#### Stated task:
Retype the whole listing below, character for character.

○ ○ ○

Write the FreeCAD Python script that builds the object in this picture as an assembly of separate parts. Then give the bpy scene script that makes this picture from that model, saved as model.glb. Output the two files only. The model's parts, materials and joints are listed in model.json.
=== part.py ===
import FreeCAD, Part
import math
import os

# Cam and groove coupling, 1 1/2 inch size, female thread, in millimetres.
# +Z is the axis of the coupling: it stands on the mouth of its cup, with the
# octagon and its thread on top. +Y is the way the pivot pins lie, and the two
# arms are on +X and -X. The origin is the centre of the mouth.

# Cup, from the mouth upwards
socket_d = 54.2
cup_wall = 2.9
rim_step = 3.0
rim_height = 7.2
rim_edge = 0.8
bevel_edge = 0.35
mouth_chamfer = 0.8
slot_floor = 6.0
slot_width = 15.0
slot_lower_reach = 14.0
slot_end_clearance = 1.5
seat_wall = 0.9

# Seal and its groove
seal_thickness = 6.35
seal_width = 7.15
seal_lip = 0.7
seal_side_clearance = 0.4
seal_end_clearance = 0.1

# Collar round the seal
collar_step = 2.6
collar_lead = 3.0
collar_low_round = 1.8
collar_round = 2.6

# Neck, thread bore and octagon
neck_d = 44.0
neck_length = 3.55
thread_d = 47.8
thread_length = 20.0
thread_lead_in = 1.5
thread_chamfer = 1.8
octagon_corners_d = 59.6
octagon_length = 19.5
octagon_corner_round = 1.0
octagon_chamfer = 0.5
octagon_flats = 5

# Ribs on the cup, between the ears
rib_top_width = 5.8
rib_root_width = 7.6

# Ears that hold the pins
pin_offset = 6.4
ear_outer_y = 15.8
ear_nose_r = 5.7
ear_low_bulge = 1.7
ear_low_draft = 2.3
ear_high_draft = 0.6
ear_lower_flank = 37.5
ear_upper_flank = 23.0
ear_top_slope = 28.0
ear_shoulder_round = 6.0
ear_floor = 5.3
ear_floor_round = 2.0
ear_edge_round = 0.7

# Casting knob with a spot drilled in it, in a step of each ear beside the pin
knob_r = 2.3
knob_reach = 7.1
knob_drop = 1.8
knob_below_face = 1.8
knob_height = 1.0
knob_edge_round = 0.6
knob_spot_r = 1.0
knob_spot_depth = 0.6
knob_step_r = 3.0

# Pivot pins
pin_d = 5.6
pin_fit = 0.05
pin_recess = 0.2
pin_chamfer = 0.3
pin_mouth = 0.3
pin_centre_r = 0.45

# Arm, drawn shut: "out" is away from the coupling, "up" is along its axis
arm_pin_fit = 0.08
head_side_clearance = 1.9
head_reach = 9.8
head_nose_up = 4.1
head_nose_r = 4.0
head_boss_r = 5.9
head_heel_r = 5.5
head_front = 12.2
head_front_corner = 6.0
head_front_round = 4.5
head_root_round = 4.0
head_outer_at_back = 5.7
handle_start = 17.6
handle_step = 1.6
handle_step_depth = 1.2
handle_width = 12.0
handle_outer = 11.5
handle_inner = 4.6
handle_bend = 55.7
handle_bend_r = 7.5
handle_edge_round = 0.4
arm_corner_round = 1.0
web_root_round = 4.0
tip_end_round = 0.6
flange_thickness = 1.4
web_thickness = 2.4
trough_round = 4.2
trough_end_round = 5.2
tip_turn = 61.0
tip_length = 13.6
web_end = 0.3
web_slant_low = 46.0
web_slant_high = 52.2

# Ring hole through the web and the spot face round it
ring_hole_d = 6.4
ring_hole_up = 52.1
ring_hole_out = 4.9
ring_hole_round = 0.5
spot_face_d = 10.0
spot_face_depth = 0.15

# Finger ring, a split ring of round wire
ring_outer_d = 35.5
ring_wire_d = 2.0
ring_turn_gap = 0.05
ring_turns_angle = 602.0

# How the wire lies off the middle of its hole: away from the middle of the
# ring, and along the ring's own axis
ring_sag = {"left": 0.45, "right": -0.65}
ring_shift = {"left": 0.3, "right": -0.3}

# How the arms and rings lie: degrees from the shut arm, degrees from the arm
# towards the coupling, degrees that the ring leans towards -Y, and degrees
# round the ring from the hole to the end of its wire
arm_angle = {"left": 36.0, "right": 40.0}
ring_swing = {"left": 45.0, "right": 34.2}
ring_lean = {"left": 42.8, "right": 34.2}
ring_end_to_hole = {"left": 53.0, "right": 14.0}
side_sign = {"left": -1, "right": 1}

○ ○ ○

#### Written answer:
Write the FreeCAD Python script that builds the object in this picture as an assembly of separate parts. Then give the bpy scene script that makes this picture from that model, saved as model.glb. Output the two files only. The model's parts, materials and joints are listed in model.json.
=== part.py ===
import FreeCAD, Part
import math
import os

# Cam and groove coupling, 1 1/2 inch size, female thread, in millimetres.
# +Z is the axis of the coupling: it stands on the mouth of its cup, with the
# octagon and its thread on top. +Y is the way the pivot pins lie, and the two
# arms are on +X and -X. The origin is the centre of the mouth.

# Cup, from the mouth upwards
socket_d = 54.2
cup_wall = 2.9
rim_step = 3.0
rim_height = 7.2
rim_edge = 0.8
bevel_edge = 0.35
mouth_chamfer = 0.8
slot_floor = 6.0
slot_width = 15.0
slot_lower_reach = 14.0
slot_end_clearance = 1.5
seat_wall = 0.9

# Seal and its groove
seal_thickness = 6.35
seal_width = 7.15
seal_lip = 0.7
seal_side_clearance = 0.4
seal_end_clearance = 0.1

# Collar round the seal
collar_step = 2.6
collar_lead = 3.0
collar_low_round = 1.8
collar_round = 2.6

# Neck, thread bore and octagon
neck_d = 44.0
neck_length = 3.55
thread_d = 47.8
thread_length = 20.0
thread_lead_in = 1.5
thread_chamfer = 1.8
octagon_corners_d = 59.6
octagon_length = 19.5
octagon_corner_round = 1.0
octagon_chamfer = 0.5
octagon_flats = 5

# Ribs on the cup, between the ears
rib_top_width = 5.8
rib_root_width = 7.6

# Ears that hold the pins
pin_offset = 6.4
ear_outer_y = 15.8
ear_nose_r = 5.7
ear_low_bulge = 1.7
ear_low_draft = 2.3
ear_high_draft = 0.6
ear_lower_flank = 37.5
ear_upper_flank = 23.0
ear_top_slope = 28.0
ear_shoulder_round = 6.0
ear_floor = 5.3
ear_floor_round = 2.0
ear_edge_round = 0.7

# Casting knob with a spot drilled in it, in a step of each ear beside the pin
knob_r = 2.3
knob_reach = 7.1
knob_drop = 1.8
knob_below_face = 1.8
knob_height = 1.0
knob_edge_round = 0.6
knob_spot_r = 1.0
knob_spot_depth = 0.6
knob_step_r = 3.0

# Pivot pins
pin_d = 5.6
pin_fit = 0.05
pin_recess = 0.2
pin_chamfer = 0.3
pin_mouth = 0.3
pin_centre_r = 0.45

# Arm, drawn shut: "out" is away from the coupling, "up" is along its axis
arm_pin_fit = 0.08
head_side_clearance = 1.9
head_reach = 9.8
head_nose_up = 4.1
head_nose_r = 4.0
head_boss_r = 5.9
head_heel_r = 5.5
head_front = 12.2
head_front_corner = 6.0
head_front_round = 4.5
head_root_round = 4.0
head_outer_at_back = 5.7
handle_start = 17.6
handle_step = 1.6
handle_step_depth = 1.2
handle_width = 12.0
handle_outer = 11.5
handle_inner = 4.6
handle_bend = 55.7
handle_bend_r = 7.5
handle_edge_round = 0.4
arm_corner_round = 1.0
web_root_round = 4.0
tip_end_round = 0.6
flange_thickness = 1.4
web_thickness = 2.4
trough_round = 4.2
trough_end_round = 5.2
tip_turn = 61.0
tip_length = 13.6
web_end = 0.3
web_slant_low = 46.0
web_slant_high = 52.2

# Ring hole through the web and the spot face round it
ring_hole_d = 6.4
ring_hole_up = 52.1
ring_hole_out = 4.9
ring_hole_round = 0.5
spot_face_d = 10.0
spot_face_depth = 0.15

# Finger ring, a split ring of round wire
ring_outer_d = 35.5
ring_wire_d = 2.0
ring_turn_gap = 0.05
ring_turns_angle = 602.0

# How the wire lies off the middle of its hole: away from the middle of the
# ring, and along the ring's own axis
ring_sag = {"left": 0.45, "right": -0.65}
ring_shift = {"left": 0.3, "right": -0.3}

# How the arms and rings lie: degrees from the shut arm, degrees from the arm
# towards the coupling, degrees that the ring leans towards -Y, and degrees
# round the ring from the hole to the end of its wire
arm_angle = {"left": 36.0, "right": 40.0}
ring_swing = {"left": 45.0, "right": 34.2}
ring_lean = {"left": 42.8, "right": 34.2}
ring_end_to_hole = {"left": 53.0, "right": 14.0}
side_sign = {"left": -1, "right": 1}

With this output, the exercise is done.